Matthew Frankel, CFP, The Motley Fool

Many financial planners, myself included, often advise people against paying extra toward their mortgage -- especially if their mortgage has a historically low interest rate like many originated in recent years do.

There are some good reasons for this. For starters, most people have other debts that should be higher on their priority list. Furthermore, you can generally get better long-term value for your money by increasing your investment contributions as opposed to paying off your mortgage early. With that, here's a deeper dive into why it may not be a great idea to pay your mortgage early, as well as a few situations where accelerated repayment can make sense.

Miniature house with stacks of coins next to it.

Image source: Getty Images.

Prioritize higher-interest debt first

I often encourage consumers to prioritize debt repayment in terms of interest rates. Obviously, continue to make required payments on all debts, but when it comes to extra cash that you want to put toward debt repayment, be sure you're putting your money to work in the right order.

For example, if your mortgage has a 4.5% interest rate, it really doesn't make sense to pay any more money than required toward that loan if you have credit card debt at 18% interest. On a dollar-for-dollar basis, it's costing you a lot more to owe money to your credit card company, so it's the smarter financial move to pay that one first.

Of course, there are some exceptions to this rule. As one potential example, if you have a student loan at 6.8% interest and a mortgage at 4% but are expecting to have much of your student loan balance forgiven under the Public Service Loan Forgiveness (PSLF) program, it probably doesn't make sense to pay down your student loans any faster than you have to.

Consider your expected returns from investing

Even if you've eliminated all of your credit card and other undesirable debts, it can still be a smart idea not to pay your mortgage off early.

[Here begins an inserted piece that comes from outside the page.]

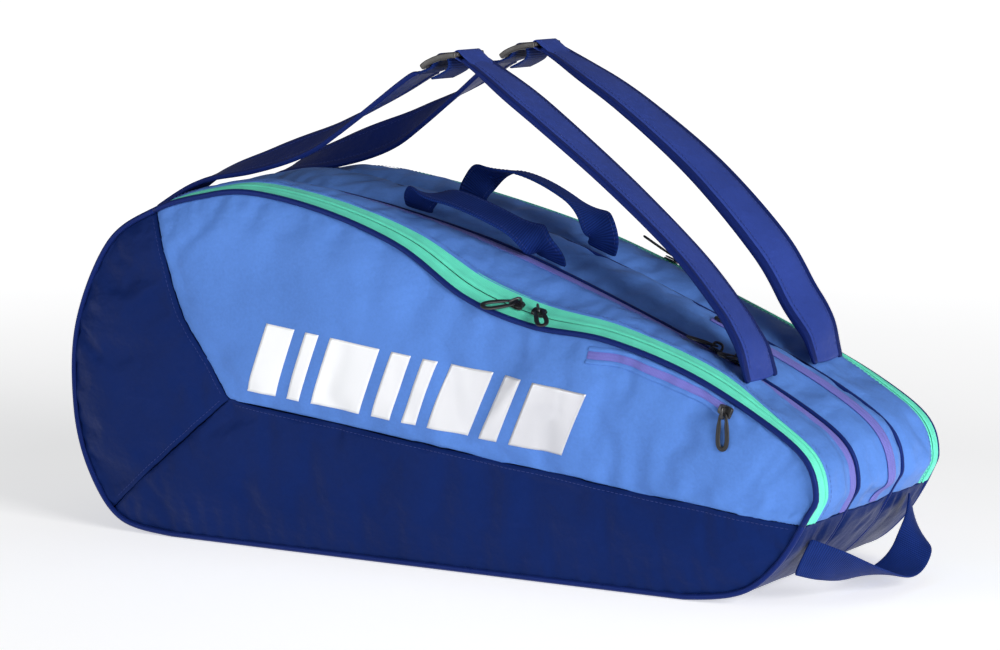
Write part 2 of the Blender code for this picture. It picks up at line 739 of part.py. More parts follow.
def build_slider(name, frame, yaw, droop, travel_pivot):
    """A slider, and a looped puller through its crown. Yaw turns the crown about the normal."""
    black = material("black_metal", BLACK, 0.4)
    half = [size / 2 for size in SLIDER]
    base = box((-half[0], -half[1], 0.0), (half[0], half[1], SLIDER[2]), frame)
    slider = add_part(f"{name}_slider", base, black, travel_pivot)
    turned = frame @ Matrix.Rotation(yaw, 4, "Z")
    crown = [(-0.0045, 0.0020), (-0.0027, 0.0020), (-0.0027, 0.0072), (0.0050, 0.0072)]
    crown += [(0.0050, 0.0064), (0.0061, 0.0064), (0.0061, 0.0087), (-0.0045, 0.0087)]
    arch = prism(crown, -CROWN_WIDTH / 2, CROWN_WIDTH / 2, turned)
    boolean(slider, add_part(f"{name}_crown", arch, black), "UNION")
    pivot = turned @ Vector((PULL_PIVOT[0], 0.0, PULL_PIVOT[1]))
    hang = Matrix.Translation(pivot) @ turned.to_quaternion().to_matrix().to_4x4()
    hang = hang @ Matrix.Rotation(droop, 4, "Y")
    add_part(f"{name}_puller", puller_ring(hang), material("black_rubber", BLACK, 0.6), hang)


def puller_ring(hang):
    """A flat loop with round ends: its first end is the bar in the crown."""
    length, width, thick = PULLER
    rail = 0.0020
    outer, inner = stadium(length, width), stadium(length - 2 * rail, width - 2 * rail, rail)
    rings = []
    for (ox, oy), (ix, iy) in zip(outer, inner):
        corners = ((ox, oy, -thick), (ox, oy, thick), (ix, iy, thick), (ix, iy, -thick))
        rings.append([hang @ Vector((x, y, z / 2)) for x, y, z in corners])
    return grid_solid(rings, closed=True)


def stadium(length, width, start=0.0):
    """Outline of a loop: square at its pivot end, round at the far end."""
    radius = width / 2
    tip = start - 0.001 + length - radius
    points = [(start - 0.001, -radius)]
    for degrees in range(-90, 91, 45):
        angle = math.radians(degrees)
        points.append((tip + radius * math.cos(angle), radius * math.sin(angle)))
    return points + [(start - 0.001, radius)]


def travel_centre(start, end, y, lift):
    """Centre of the arc that a slider follows between two ring places."""
    a, b, c = (skin(t, y, lift) for t in (start, (start + end) / 2, end))
    (ax, az), (bx, bz), (cx, cz) = ((p.x, p.z) for p in (a, b, c))
    d = 2 * (ax * (bz - cz) + bx * (cz - az) + cx * (az - bz))
    a2, b2, c2 = ax * ax + az * az, bx * bx + bz * bz, cx * cx + cz * cz
    centre_x = (a2 * (bz - cz) + b2 * (cz - az) + c2 * (az - bz)) / d
    centre_z = (a2 * (cx - bx) + b2 * (ax - cx) + c2 * (bx - ax)) / d
    return (centre_x, y, centre_z)


SLIDER_LIFT = 0.0012


def build_edge_slider(name, x, travel_x, y, yaw, droop, on_arc=False):
    """A slider on a zip that follows the gusset, and that runs along it as far as travel_x.

    On an arc it turns about the arc's centre. Elsewhere it slides in a straight line.
    """
    place = place_at_x(x, y)
    point = skin(place, y, SLIDER_LIFT)
    along = skin(place + 0.3, y) - skin(place - 0.3, y)
    across = skin(place, y + 0.003) - skin(place, y - 0.003)
    frame = local_frame(point, along, along.cross(across))
    pivot = tuple(point)
    if on_arc:
        pivot = travel_centre(place, place_at_x(travel_x, y), y, SLIDER_LIFT)
    build_slider(name, frame, math.radians(yaw), math.radians(droop), pivot)


def build_pocket_slider():
    ring = inset_ring(-DEPTH / 2, WALL + 0.0009)
    x, z = 0.298, 0.1628
    point = Vector((x, panel_face(-1, (x, z), ring) - 0.0036, z))
    frame = local_frame(point, Vector((0.93, 0.0, -0.36)), Vector((0.0, -1.0, 0.12)))
    build_slider("pocket_zip", frame, math.radians(-69.0), math.radians(4.0), tuple(point))


def build_sliders():
    build_edge_slider("front_zip_1", 0.086, 0.030, -MAIN_ZIP_Y, 235.0, -14.0, on_arc=True)
    build_edge_slider("front_zip_2", 0.108, 0.155, -MAIN_ZIP_Y, -50.0, -14.0)
    build_edge_slider("rear_zip_1", 0.118, 0.050, MAIN_ZIP_Y, 215.0, -10.0)
    build_edge_slider("rear_zip_2", 0.142, 0.215, MAIN_ZIP_Y, -35.0, -10.0)
    centre_y = sum(CENTRE_ZIP) / 2
    build_edge_slider("centre_zip_1", 0.248, 0.180, centre_y, 235.0, 8.0)
    build_edge_slider("centre_zip_2", 0.266, 0.269, centre_y, -95.0, 8.0)
    build_edge_slider("end_zip", 0.246, 0.300, 0.0, 180.0, 8.0)
    build_pocket_slider()


# ---------------------------------------------------------------- the whole bag
def build_bag():
    for name, side in (("front", -1), ("rear", 1)):
        build_outer_panels(name, side)
        gusset = build_side_gusset(name, side)
        if side < 0:
            build_centre_zip(gusset)
        build_main_zip(name, side)
        build_divider(name, side)
        build_strap_feet(name, side)
        build_strap(name, side)
        build_ladder_lock(name, side)
    build_centre_gusset()
    build_pocket_zip()
    build_handle("front", -1, 0.034, math.radians(-38.0), math.radians(22.0))
    build_handle("rear", 1, 0.042, math.radians(-4.0), math.radians(10.0))
    build_end_loop()
    build_sliders()


clear_scene()
build_bag()
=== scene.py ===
"""Looks of the racket tournament bag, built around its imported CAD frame."""

import math

import bmesh
import bpy
import numpy as np
from mathutils import Matrix, Vector, noise
from mathutils.bvhtree import BVHTree


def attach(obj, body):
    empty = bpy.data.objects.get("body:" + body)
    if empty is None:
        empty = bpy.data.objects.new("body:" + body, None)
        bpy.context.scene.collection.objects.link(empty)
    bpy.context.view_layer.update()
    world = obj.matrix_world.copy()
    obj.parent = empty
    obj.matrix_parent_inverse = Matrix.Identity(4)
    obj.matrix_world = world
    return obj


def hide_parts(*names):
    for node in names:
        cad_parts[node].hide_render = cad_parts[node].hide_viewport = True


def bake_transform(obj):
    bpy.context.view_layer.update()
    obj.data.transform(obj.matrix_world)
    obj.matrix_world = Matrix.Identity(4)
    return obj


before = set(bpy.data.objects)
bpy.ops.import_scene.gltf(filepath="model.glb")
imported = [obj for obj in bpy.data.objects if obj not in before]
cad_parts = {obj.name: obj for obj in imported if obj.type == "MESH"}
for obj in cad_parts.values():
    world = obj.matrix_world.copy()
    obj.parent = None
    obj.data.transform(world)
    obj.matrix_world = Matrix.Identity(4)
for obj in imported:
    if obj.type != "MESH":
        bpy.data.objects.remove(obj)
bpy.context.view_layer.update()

# ---------------------------------------------------------------- dimensions, as in the CAD part
DEPTH = 0.250
DIVIDER_Y = 0.045
PANEL_BULGE = 0.008
BULGE_RUN = 0.050
SIDE_LOBE = 0.008
CENTRE_LOBE = 0.011
END_FLATTENING = 0.7
SEAM_CORD = 0.0026
DIVIDER_CORD = 0.0024
STRAP_Y = 0.065
MAIN_ZIP_Y = 0.110
ZIP_HALF = 0.0135
FOLD_Y = DEPTH / 2 + PANEL_BULGE + 0.0005
CENTRE_ZIP = (-0.0605, -0.0485)
CENTRE_ZIP_X = (-0.200, 0.284)
END_ZIP_HALF = 0.0075
END_ZIP_X = 0.215
SEAM_MEET = (-0.201, 0.133)
END_SEAM = [(-0.2245, 0.1695), (-0.2485, 0.2030), (-0.2600, 0.2320), (-0.2705, 0.2650)]
CORNER_SEAM_FAR = (-0.419, -0.048)
OUTLINE = np.array([
    (-0.270, 0.000, 0.000), (-0.328, 0.010, 0.010), (-0.361, 0.050, 0.050),
    (-0.377, 0.112, 0.112), (-0.373, 0.190, 0.190), (-0.336, 0.266, 0.266),
    (-0.284, 0.299, 0.299), (-0.232, 0.314, 0.314), (-0.179, 0.320, 0.320),
    (-0.100, 0.307, 0.309), (-0.021, 0.280, 0.292), (0.045, 0.240, 0.274),
    (0.110, 0.220, 0.251), (0.181, 0.213, 0.223), (0.255, 0.192, 0.192),
    (0.320, 0.161, 0.161), (0.366, 0.130, 0.130), (0.378, 0.098, 0.098),
    (0.368, 0.072, 0.072), (0.345, 0.036, 0.036), (0.312, 0.010, 0.010),
    (0.258, 0.000, 0.000),
])  # x, height at the front panel, height of the rest
LAST = len(OUTLINE) - 1  # the base runs from here to LAST + 1, which is point 0 again
ZIP_START, ZIP_END = 6, 18  # outline points that the main zips run between
RUN_IN = 0.060
ACROSS = (0, 1, 0)  # along the bag's depth
CLOTH, TAPE, POCKET_TAPE, FILM_THICK = 0.0022, 0.0011, 0.0006, 0.0002  # thicknesses of sheets


# ---------------------------------------------------------------- numbers and curves
def smoothstep(value):
    value = np.clip(value, 0.0, 1.0)
    return value * value * (3.0 - 2.0 * value)


def unit(rows):
    """Each row scaled to length 1."""
    return rows / np.linalg.norm(rows, axis=1)[:, None]


def upright(along):
    """Each row of (x, z) turned a quarter round, anticlockwise."""
    return np.stack([-along[:, 1], along[:, 0]], axis=1)


def run_along(path):
    """Distance from the start of a path to each of its points."""
    return np.concatenate([[0], np.cumsum(np.linalg.norm(np.diff(path, axis=0), axis=1))])


def resample(path, run, wanted):
    """Points of a path at the wanted distances."""
    return np.stack([np.interp(wanted, run, path[:, k]) for k in range(3)], axis=1)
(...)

The reason is that it's important to consider what else you could potentially do with that money -- specifically, the returns you could get by investing it. Historically, the stock market has generated annualized total returns of about 10% over long periods of time, and a well-balanced stock-and-bond portfolio can be reasonably expected to produce long-term annualized returns in the 7% ballpark.

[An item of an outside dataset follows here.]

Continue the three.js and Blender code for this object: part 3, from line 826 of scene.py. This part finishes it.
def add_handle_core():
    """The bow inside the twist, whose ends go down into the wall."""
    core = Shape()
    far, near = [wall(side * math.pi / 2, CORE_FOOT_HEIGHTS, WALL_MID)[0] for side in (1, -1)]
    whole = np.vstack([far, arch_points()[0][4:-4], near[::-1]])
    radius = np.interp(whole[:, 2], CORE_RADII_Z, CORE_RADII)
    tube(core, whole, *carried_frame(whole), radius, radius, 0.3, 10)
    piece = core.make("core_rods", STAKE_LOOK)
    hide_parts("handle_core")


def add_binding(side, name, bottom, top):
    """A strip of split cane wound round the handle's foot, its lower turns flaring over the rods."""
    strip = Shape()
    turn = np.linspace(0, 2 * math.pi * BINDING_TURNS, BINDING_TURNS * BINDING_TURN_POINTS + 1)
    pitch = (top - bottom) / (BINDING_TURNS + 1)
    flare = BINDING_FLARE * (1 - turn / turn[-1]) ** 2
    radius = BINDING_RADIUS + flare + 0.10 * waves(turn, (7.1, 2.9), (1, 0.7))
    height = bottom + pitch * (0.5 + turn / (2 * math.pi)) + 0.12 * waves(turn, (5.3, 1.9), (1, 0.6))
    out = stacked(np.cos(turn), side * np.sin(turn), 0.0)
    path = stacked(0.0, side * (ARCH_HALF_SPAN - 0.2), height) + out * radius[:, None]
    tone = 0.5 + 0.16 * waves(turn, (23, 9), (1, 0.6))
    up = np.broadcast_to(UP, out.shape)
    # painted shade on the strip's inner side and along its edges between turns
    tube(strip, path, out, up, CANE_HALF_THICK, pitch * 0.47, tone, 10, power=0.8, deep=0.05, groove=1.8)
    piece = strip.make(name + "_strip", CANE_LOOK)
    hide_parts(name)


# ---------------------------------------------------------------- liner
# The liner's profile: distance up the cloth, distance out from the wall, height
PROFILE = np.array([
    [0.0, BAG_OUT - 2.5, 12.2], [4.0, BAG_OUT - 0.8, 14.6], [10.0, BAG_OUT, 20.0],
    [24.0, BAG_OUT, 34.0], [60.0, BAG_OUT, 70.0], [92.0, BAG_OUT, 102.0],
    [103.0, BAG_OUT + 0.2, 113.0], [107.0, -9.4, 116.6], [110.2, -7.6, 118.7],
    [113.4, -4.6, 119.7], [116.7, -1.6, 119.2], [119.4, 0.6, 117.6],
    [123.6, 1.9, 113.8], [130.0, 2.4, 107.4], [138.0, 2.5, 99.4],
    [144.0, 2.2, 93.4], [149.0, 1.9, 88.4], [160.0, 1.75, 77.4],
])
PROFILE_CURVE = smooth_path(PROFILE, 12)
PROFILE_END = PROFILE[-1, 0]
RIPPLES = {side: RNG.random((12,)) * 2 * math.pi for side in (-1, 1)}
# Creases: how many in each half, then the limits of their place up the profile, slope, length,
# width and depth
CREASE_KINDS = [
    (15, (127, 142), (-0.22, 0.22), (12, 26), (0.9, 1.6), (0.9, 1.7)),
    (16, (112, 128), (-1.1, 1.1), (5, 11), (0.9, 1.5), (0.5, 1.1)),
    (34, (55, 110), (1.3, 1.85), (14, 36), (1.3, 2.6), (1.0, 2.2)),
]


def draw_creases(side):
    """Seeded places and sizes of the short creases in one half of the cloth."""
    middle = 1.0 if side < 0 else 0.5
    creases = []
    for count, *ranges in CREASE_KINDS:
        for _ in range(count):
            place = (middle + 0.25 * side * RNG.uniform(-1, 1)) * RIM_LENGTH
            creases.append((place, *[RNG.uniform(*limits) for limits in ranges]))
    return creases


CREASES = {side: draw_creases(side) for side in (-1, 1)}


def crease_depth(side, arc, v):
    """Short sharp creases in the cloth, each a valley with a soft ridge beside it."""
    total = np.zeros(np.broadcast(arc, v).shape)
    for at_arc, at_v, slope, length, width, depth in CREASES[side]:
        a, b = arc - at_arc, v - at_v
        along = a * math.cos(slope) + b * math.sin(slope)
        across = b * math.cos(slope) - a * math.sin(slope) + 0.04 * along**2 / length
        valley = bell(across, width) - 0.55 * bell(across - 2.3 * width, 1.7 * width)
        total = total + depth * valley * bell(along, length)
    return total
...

In other words, paying off your mortgage allows you to extinguish debt at whatever interest rate you're paying. On the other hand, investing that money allows you to potentially earn a better return for your money.

Why you might want to pay your mortgage early

To be fair, there are some situations where it does make sense to pay your mortgage early. If you have a mortgage that has a high interest rate, or a variable interest rate that could get much higher, it can be a good idea to pay down the loan faster (or to refinance).

Another common situation where early repayment is a smart idea is as part of a retirement plan. Let's say that you have 10 years left on your mortgage but want to retire in seven. By accelerating repayment to get rid of that debt by your target retirement date, you can dramatically reduce your expenses after retirement (and therefore your required retirement nest egg).

Finally, it's important to acknowledge that some people just don't like having debt, period. If having debt stresses you out and being 100% debt-free is a priority to you, the peace of mind that comes with getting rid of your mortgage can certainly be a valuable asset that's worth acquiring.